Keep only those lines of the records that include the string "corner".
────────────────
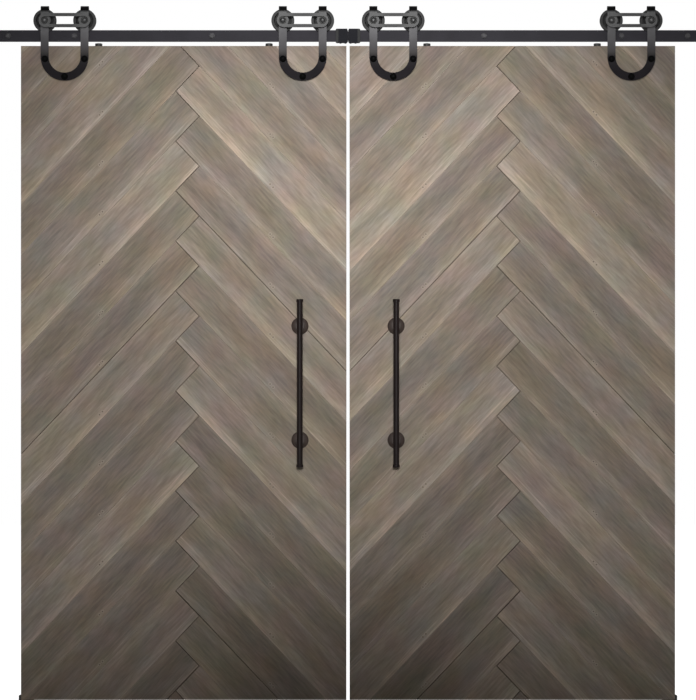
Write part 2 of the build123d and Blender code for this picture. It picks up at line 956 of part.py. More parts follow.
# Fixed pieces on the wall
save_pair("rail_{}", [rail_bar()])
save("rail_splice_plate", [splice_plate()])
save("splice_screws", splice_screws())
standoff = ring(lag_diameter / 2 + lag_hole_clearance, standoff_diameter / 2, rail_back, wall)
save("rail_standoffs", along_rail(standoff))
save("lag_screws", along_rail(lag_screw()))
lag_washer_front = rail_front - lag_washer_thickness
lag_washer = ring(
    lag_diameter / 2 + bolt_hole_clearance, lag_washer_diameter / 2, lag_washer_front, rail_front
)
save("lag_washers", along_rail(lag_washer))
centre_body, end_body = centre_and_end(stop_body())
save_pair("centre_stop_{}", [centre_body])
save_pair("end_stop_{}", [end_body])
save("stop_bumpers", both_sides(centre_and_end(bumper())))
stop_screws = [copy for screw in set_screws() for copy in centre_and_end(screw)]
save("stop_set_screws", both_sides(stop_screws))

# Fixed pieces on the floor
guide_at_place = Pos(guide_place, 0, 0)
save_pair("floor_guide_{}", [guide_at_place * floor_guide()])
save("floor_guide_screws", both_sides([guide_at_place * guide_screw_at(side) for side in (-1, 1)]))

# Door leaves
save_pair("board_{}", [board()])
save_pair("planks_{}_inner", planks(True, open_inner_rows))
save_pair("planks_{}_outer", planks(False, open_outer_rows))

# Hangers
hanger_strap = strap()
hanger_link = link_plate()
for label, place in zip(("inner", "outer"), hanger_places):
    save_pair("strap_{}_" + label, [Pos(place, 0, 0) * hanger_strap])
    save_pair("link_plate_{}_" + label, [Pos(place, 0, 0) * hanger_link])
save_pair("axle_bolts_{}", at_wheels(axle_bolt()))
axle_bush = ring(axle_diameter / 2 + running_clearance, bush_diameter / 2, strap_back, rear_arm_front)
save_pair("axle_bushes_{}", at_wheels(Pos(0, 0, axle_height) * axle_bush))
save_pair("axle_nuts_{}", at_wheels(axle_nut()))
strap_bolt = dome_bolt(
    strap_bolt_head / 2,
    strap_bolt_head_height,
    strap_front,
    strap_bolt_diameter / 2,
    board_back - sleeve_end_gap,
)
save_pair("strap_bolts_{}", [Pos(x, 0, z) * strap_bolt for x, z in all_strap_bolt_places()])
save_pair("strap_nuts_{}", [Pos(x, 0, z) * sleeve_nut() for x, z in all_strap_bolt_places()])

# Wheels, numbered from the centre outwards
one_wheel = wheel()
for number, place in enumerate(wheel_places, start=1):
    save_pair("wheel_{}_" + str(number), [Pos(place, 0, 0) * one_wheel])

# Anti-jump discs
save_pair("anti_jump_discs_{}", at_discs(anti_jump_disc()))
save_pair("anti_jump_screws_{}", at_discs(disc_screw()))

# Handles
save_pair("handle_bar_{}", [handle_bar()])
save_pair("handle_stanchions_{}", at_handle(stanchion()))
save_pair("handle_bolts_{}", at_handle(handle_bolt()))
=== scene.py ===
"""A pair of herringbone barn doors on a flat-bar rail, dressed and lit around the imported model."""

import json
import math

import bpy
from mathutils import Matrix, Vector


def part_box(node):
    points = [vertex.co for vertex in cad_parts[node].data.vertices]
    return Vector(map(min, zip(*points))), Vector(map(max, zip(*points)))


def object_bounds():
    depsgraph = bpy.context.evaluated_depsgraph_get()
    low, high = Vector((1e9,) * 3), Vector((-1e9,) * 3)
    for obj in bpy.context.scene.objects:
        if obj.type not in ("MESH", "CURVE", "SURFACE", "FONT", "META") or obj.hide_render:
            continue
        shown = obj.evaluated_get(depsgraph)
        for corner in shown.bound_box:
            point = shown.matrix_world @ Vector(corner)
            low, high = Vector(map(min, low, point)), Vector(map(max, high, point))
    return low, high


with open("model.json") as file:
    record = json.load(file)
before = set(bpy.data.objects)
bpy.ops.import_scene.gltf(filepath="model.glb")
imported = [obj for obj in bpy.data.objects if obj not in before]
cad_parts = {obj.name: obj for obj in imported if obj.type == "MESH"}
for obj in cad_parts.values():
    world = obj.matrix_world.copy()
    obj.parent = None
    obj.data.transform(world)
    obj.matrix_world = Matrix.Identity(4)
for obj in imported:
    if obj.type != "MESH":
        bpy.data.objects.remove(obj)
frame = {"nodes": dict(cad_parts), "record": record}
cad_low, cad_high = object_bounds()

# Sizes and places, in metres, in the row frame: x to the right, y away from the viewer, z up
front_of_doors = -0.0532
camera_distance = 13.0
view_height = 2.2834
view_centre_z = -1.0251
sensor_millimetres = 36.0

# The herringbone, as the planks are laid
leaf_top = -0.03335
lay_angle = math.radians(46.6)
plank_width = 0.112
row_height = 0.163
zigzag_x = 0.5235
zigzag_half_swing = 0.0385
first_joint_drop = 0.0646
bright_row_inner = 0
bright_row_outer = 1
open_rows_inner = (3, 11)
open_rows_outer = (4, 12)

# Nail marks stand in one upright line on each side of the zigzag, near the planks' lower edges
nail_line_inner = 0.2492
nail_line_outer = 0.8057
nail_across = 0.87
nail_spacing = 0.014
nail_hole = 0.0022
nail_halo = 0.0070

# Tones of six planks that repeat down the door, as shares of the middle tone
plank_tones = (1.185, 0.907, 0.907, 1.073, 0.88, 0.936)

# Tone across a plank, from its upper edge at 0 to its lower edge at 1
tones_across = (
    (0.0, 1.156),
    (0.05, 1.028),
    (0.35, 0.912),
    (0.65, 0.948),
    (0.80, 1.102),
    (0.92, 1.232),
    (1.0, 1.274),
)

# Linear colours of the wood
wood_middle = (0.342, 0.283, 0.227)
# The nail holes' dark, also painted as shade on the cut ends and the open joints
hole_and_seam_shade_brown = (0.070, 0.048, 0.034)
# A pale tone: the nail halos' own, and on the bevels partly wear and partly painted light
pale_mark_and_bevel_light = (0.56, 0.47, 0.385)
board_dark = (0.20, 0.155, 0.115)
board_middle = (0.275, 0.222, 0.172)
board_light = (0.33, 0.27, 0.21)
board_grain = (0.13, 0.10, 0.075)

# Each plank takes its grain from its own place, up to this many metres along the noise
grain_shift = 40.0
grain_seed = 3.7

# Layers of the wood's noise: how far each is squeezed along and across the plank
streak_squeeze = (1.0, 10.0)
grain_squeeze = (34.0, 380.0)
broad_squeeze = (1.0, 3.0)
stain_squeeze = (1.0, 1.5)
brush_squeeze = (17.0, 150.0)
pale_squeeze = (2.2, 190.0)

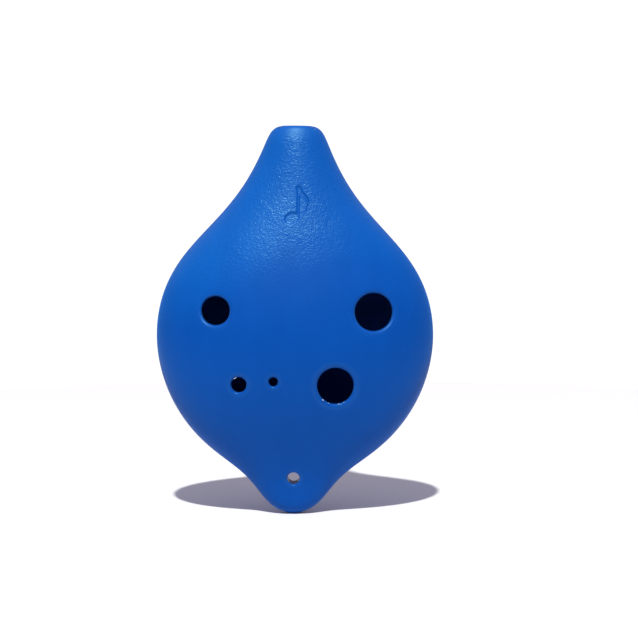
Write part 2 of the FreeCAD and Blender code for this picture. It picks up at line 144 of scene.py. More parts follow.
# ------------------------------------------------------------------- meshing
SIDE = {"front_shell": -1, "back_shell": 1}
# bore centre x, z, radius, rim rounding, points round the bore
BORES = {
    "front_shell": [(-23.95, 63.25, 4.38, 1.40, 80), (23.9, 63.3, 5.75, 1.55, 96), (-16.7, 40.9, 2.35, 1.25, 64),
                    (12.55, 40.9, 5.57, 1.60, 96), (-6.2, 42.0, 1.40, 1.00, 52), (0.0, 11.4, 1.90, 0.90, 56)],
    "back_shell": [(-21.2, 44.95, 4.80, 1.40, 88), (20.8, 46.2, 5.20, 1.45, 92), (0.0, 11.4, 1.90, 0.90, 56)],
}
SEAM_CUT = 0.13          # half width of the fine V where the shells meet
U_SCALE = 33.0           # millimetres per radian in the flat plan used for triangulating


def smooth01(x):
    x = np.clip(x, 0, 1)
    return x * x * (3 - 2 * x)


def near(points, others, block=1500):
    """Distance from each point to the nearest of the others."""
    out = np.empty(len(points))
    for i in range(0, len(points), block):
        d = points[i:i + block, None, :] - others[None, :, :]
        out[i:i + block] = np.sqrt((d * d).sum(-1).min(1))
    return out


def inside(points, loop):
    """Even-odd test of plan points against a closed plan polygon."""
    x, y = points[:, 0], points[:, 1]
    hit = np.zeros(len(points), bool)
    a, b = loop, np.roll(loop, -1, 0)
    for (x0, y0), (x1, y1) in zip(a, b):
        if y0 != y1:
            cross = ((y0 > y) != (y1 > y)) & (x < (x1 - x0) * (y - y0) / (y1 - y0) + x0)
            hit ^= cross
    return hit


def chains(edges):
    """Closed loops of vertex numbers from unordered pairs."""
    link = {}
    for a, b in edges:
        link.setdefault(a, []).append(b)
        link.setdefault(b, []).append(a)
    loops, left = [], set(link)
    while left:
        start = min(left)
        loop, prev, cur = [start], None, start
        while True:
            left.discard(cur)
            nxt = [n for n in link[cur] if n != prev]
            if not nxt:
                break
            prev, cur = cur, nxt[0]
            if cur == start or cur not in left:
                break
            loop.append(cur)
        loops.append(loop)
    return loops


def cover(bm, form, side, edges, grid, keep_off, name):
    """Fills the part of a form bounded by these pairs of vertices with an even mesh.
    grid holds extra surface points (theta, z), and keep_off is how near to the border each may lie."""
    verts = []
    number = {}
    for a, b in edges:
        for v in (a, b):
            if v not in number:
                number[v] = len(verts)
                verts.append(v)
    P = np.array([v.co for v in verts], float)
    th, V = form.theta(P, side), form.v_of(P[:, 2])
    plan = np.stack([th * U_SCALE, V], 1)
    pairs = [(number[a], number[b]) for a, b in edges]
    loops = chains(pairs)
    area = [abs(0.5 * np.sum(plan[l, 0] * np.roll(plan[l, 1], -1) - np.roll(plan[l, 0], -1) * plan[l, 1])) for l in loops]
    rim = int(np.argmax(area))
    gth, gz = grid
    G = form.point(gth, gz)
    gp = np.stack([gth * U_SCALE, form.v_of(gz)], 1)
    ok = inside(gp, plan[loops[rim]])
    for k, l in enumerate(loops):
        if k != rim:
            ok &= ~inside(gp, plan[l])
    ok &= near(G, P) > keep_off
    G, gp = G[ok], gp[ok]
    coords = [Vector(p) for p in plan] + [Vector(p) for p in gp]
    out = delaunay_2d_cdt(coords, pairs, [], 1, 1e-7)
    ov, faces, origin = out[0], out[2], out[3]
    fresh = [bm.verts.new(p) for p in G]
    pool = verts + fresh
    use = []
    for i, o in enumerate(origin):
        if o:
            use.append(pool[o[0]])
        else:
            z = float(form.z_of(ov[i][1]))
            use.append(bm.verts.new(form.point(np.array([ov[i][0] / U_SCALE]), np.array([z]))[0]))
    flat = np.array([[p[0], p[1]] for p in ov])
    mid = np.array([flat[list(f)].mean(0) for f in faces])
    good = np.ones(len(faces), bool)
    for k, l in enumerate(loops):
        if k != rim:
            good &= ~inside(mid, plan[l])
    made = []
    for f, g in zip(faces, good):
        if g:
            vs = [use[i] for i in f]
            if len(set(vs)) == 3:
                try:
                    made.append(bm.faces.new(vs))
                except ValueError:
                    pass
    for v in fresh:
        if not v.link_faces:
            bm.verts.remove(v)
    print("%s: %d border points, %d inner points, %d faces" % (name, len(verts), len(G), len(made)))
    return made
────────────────
Exercise output
        for corner in shown.bound_box:
            point = shown.matrix_world @ Vector(corner)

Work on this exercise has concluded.